Jobs are tough to find. This is a rural county – just 13,000 residents, 70% of them African American. Because so many people are out of work, employers can keep wages low. Alicia Foster moved here from Atlanta.

“I got a job as the chief clerk of probate making $7.96 and hour. Now I’m the chief clerk, so you can imagine what the other women in the office are making.”

She says, not enough to support their families. Foster says women here do what they can to get by, even if that means taking money from men.

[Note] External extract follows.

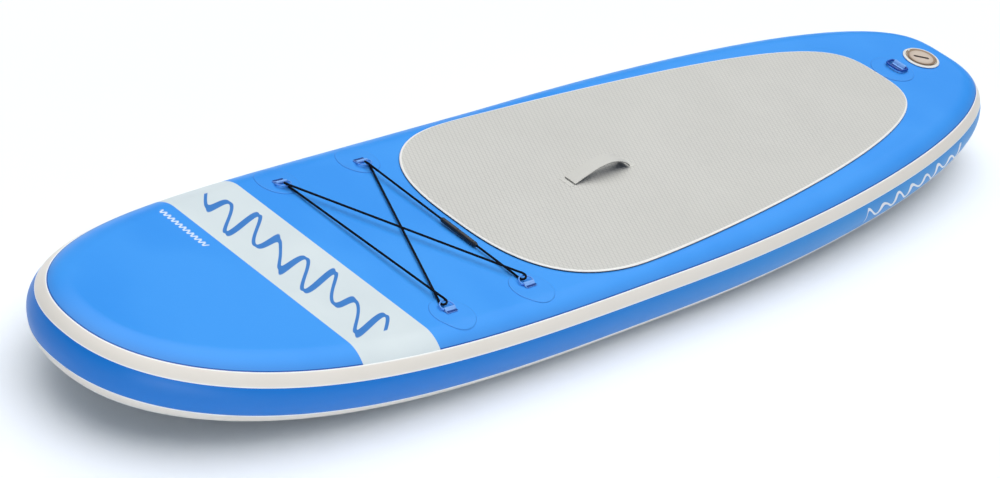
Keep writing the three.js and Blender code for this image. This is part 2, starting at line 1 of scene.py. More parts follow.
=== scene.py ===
"""Looks of an inflatable stand up paddleboard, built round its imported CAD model.

Metres, the nose towards -Y, the port side towards +X, +Z up, the belly on z = 0.
"""
from math import acos, atan, copysign, cos, pi, radians, sin

import bmesh
import bpy
import numpy as np
from mathutils import Matrix, Vector
from numpy.linalg import norm


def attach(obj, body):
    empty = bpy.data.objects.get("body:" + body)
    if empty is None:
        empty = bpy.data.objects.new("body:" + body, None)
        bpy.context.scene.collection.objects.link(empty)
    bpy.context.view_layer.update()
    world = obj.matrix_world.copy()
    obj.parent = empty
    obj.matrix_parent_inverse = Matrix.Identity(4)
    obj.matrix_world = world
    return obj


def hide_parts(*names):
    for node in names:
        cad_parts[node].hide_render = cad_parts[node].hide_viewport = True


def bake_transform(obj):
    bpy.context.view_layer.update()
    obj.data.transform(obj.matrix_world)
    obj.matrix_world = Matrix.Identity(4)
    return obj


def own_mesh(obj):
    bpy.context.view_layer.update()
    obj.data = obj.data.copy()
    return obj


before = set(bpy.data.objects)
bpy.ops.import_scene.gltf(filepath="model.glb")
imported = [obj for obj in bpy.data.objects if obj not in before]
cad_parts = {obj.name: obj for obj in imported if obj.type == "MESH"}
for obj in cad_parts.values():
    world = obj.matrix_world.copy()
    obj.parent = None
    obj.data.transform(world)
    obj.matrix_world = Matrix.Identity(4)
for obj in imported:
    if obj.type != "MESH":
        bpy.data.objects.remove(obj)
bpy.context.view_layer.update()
MM = 0.001
TURN = 2 * pi

# ---- dimensions, in millimetres
LENGTH = 3048
WIDTH = 760
THICKNESS = 160
HALF = THICKNESS / 2
WIDEST = 0.54
NOSE_POWERS = (4.26, 2.2)
TAIL_POWERS = (1.9, 2.97)
NOSE_RISE, NOSE_RISE_START, NOSE_RISE_POWER = 76, -200, 2.5
TAIL_RISE, TAIL_RISE_START, TAIL_RISE_POWER = 57, 0, 1.5
RAIL_POWER = 1.85
SHOULDER, WALL_TOP, WALL_BOTTOM, BILGE = 48, 26, -25, -48
SHOULDER_FADE, SEAM_ANGLE = 26, 3.2
SKIN = 1.4
TAPE_PROUD = 0.8

PAD_FRONT, PAD_WIDEST, PAD_BACK, PAD_HALF = -410, -90, 1187, 312
PAD_FRONT_POWERS = (2.5, 2.8)
PAD_BACK_POWERS = (1.4, 3.4)
PAD_LIFT, PAD_THICKNESS = 0.5, 5

ANCHOR_X, ANCHOR_PATCH_X, ANCHOR_FRONT_Y, ANCHOR_REAR_Y = 258, 270, -690, -440
TAIL_ANCHOR_Y, TAIL_PATCH_Y = 1281, 1250
PATCH_LIFT, PATCH_THICKNESS, PATCH_RADIUS, TAIL_PATCH_RADIUS = 0.6, 1.2, 52, 58
SLEEVE_PLAY = 0.4
GAP = 0.3
RING_BAR, RING_REACH, RING_ROD, RING_TILT = 38, 22, 1.6, 10.5
LOOP_WIDTH, LOOP_TAIL, LOOP_WALL = 32, 12, 1.3
TAIL_ROD, TAIL_LOOP_WALL = 3, 1.6
CORD_RADIUS, CORD_DROP, CORD_SPREAD, CORD_TURN = 2.5, 4.45, 5, 11
SPLICE_ALONG, SPLICE_HALF = 0.61, 55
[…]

“It’s really a sad part of this situation. (When you say get money from men, you mean they just rely on men for money or do you mean they sell themselves?) The whole spectrum. And I’ve spoken to women about it and I’ve said in effect, you’re a prostitute and they say ‘oh no, that’s not it’ and I say ‘what else is it?” but it’s true and it happens very frequently.”

It wasn’t always like this. Wilcox County used to be one of the richest in Alabama. Its fertile soil made cotton king. But as people left farming, the county withered. A third of all adults are illiterate. Child poverty is rampant.

“We are, in many ways, 3rd world standards.”

And Trina Nicholson should know. She spent several years in West Africa with the Peace Corps before moving to Wilcox County to be near her husband’s family. She now holds what has to be one of the toughest jobs in America. She’s an economic developer for a small, rural, poor county in the middle of nowhere.

“Companies do a lot of research now before they locate in a community and as hard as we try to sell Wilcox County as being the beautiful place that it is, we have some truths that we have to deal with.”

Truths like there’s no sewer system anywhere in the county. A company that wants to locate here would have to install its own, self-contained sewer system. And the nearest interstate is 45 miles away. Nicholson says Wilcox County’s two-lane roads don’t work for most large companies.

So, Nicholson sells the only things she can: thousands of acres of pristine, undeveloped land and a deep, wide river that is the centerpiece of Yellow Bluff’s plans for economic recovery.

Mayor Glen McCord spends countless hours in his pickup truck, giving tours to state officials, company executives, journalists – whoever he can convince to come out to these parts.

“We are on one of the old logging roads, which we hope to make our main thoroughfare going to the river….”

McCord says he hates to see the timber mill close, but he’s got bigger plans for Yellow Bluff.

“What I’d like to do is, do a residential area on the river. Put a city park down there and then do some sort of retail.”

He’s talked to officials about building one of the world famous Robert Trent Jones golf courses here.

“Over there the river has tremendous bluffs an those fairways would be simply spectacular right there. We’ve got the land. We gotta get some investors and we gotta sell the idea.”

Ever the salesman, he’s already got his theme song picked out.

(singing) “The look of love is on your face… (Now what does that one have to do with development?”) Well you never know you you’re going to meet and I was taught at Auburn that you always need to have a little conversation piece you can pick up. (So you’re going to sweet talk them with a little Burt Bacharach – is that what you’re saying?) That’s right, that’s right. Yeah!”

Not everyone’s buying what Mayor McCord’s selling. Resident Ralph Ervin says he’s not opposed to tourism, but he wants sustainable jobs. Industry that local workers can rely on.

“You get tourists to come in and yeah, you get a few people that work at the service stations, you know, and people working at the restaurants, cooking and those kinds of things, but it doesn’t provide the quality of living for the majority of people.”

One thing Ralph Ervin and Mayor McCord do agree on: Wilcox County must find a way to replace the jobs lost when the lumber mill closed. The little town of Yellow Bluff can point to initial successes. Just last week, Mayor McCord secured nearly a half-million dollars in sidewalk construction grants. That, he hopes, will lay the path to future development.